Output all of the data below exactly as given.

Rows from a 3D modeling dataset
━━━━━━━━━━
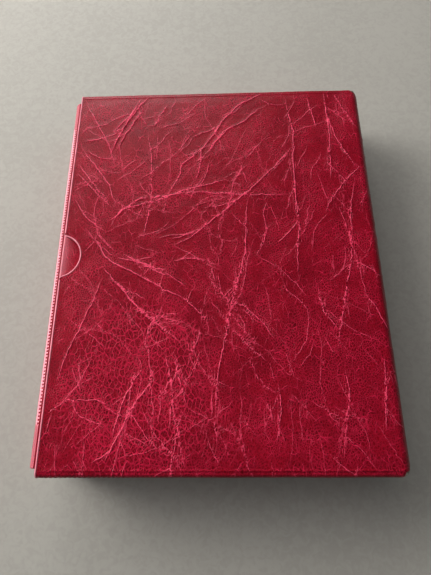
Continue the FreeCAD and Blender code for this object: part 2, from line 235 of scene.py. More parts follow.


# %% [markdown]
# ## Crushed leatherette
#
# The covering is a soft vinyl sheet printed and embossed to look like crushed antique leather. Heat and
# pressure leave three things on it: a fine pebble all over, a net of thin raised cracks where the top
# coat is lighter and a little shinier, and long folds. The folds are modelled in the mesh. The mesh also
# carries how far each point is from the nearest fold and how tightly the surface is crazed there, and the
# material reads both, so colour and shape agree. Beside the folds and cracks the colour is darkened as
# painted shade. A further number on the mesh pales the rims and the hinge, partly for real rubbing and
# weld whitening and partly as painted highlight, and darkens the hinge's pits and groove as painted shade.
#
# PVC has an index of refraction near 1.53, and an embossed sheet is semi-gloss.

# %% Leatherette
PEBBLE = 1.3  # grain of the emboss
CRAZE = 3.4  # cells where the sheet was crushed hardest
LONG_CRACK = 5.5  # between the long cracks that run with the folds
FOLD_LINE = 0.45  # half the width of the light line on a fold


def bent_sheet(tree, sheet, place, size, warp):
    """Places on the sheet pushed about by noise, so that nothing laid on them runs straight."""
    bend = noise_of(tree, place, size, 3.0).outputs["Color"]
    centred = add(tree, "ShaderNodeVectorMath", {"operation": "SUBTRACT"}, i0=bend, i1=(0.5, 0.5, 0.5))
    moved = add(tree, "ShaderNodeVectorMath", {"operation": "SCALE"}, i0=centred.outputs[0])
    moved.inputs["Scale"].default_value = warp * MM
    return add(tree, "ShaderNodeVectorMath", {"operation": "ADD"}, i0=sheet, i1=moved.outputs[0]).outputs[0]


def crack_lines(tree, sheet, cell, width, turn=0.0, stretch=1.0):
    """Thin lines between uneven cells, drawn out along a heading, and the band beside them."""
    laid = add(tree, "ShaderNodeMapping", None, Vector=sheet)
    laid.inputs["Rotation"].default_value = (0.0, 0.0, math.radians(turn))
    laid.inputs["Scale"].default_value = (1.0, 1.0 / stretch, 1.0)
    flat = {"feature": "DISTANCE_TO_EDGE", "voronoi_dimensions": "2D"}
    cells = add(tree, "ShaderNodeTexVoronoi", flat, Vector=laid.outputs[0])
    cells.inputs["Scale"].default_value = per_mm(cell)
    share = width / cell
    line = step(tree, cells.outputs["Distance"], 0.25 * share, share, 1.0, 0.0)
    return line, step(tree, cells.outputs["Distance"], 0.8 * share, 3.0 * share, 1.0, 0.0)


def strongest(tree, *values):
    """The largest of the values."""
    top = values[0]
    for value in values[1:]:
        top = add(tree, "ShaderNodeMath", {"operation": "MAXIMUM"}, i0=top, i1=value).outputs[0]
    return top


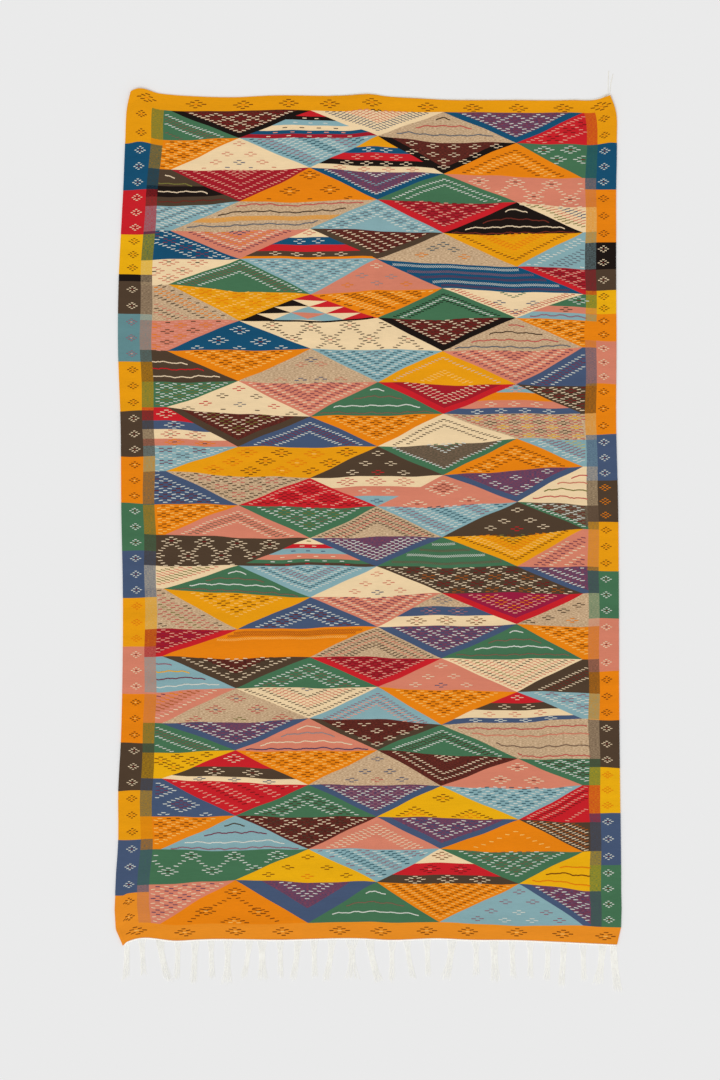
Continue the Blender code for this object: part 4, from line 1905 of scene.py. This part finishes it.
━━━━━━━━━━
*Solution for this task*
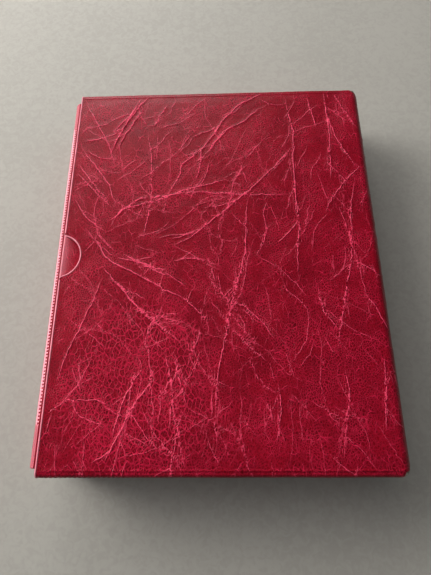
Continue the FreeCAD and Blender code for this object: part 2, from line 235 of scene.py. More parts follow.


# %% [markdown]
# ## Crushed leatherette
#
# The covering is a soft vinyl sheet printed and embossed to look like crushed antique leather. Heat and
# pressure leave three things on it: a fine pebble all over, a net of thin raised cracks where the top
# coat is lighter and a little shinier, and long folds. The folds are modelled in the mesh. The mesh also
# carries how far each point is from the nearest fold and how tightly the surface is crazed there, and the
# material reads both, so colour and shape agree. Beside the folds and cracks the colour is darkened as
# painted shade. A further number on the mesh pales the rims and the hinge, partly for real rubbing and
# weld whitening and partly as painted highlight, and darkens the hinge's pits and groove as painted shade.
#
# PVC has an index of refraction near 1.53, and an embossed sheet is semi-gloss.

# %% Leatherette
PEBBLE = 1.3  # grain of the emboss
CRAZE = 3.4  # cells where the sheet was crushed hardest
LONG_CRACK = 5.5  # between the long cracks that run with the folds
FOLD_LINE = 0.45  # half the width of the light line on a fold


def bent_sheet(tree, sheet, place, size, warp):
    """Places on the sheet pushed about by noise, so that nothing laid on them runs straight."""
    bend = noise_of(tree, place, size, 3.0).outputs["Color"]
    centred = add(tree, "ShaderNodeVectorMath", {"operation": "SUBTRACT"}, i0=bend, i1=(0.5, 0.5, 0.5))
    moved = add(tree, "ShaderNodeVectorMath", {"operation": "SCALE"}, i0=centred.outputs[0])
    moved.inputs["Scale"].default_value = warp * MM
    return add(tree, "ShaderNodeVectorMath", {"operation": "ADD"}, i0=sheet, i1=moved.outputs[0]).outputs[0]


def crack_lines(tree, sheet, cell, width, turn=0.0, stretch=1.0):
    """Thin lines between uneven cells, drawn out along a heading, and the band beside them."""
    laid = add(tree, "ShaderNodeMapping", None, Vector=sheet)
    laid.inputs["Rotation"].default_value = (0.0, 0.0, math.radians(turn))
    laid.inputs["Scale"].default_value = (1.0, 1.0 / stretch, 1.0)
    flat = {"feature": "DISTANCE_TO_EDGE", "voronoi_dimensions": "2D"}
    cells = add(tree, "ShaderNodeTexVoronoi", flat, Vector=laid.outputs[0])
    cells.inputs["Scale"].default_value = per_mm(cell)
    share = width / cell
    line = step(tree, cells.outputs["Distance"], 0.25 * share, share, 1.0, 0.0)
    return line, step(tree, cells.outputs["Distance"], 0.8 * share, 3.0 * share, 1.0, 0.0)


def strongest(tree, *values):
    """The largest of the values."""
    top = values[0]
    for value in values[1:]:
        top = add(tree, "ShaderNodeMath", {"operation": "MAXIMUM"}, i0=top, i1=value).outputs[0]
    return top


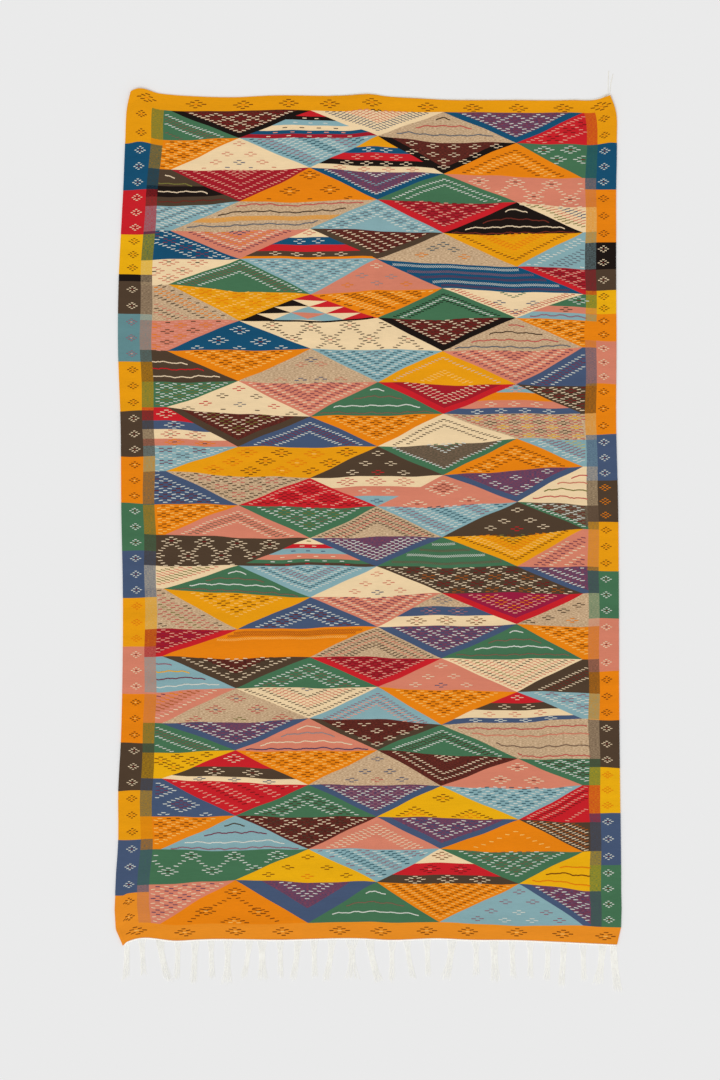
Continue the Blender code for this object: part 4, from line 1905 of scene.py. This part finishes it.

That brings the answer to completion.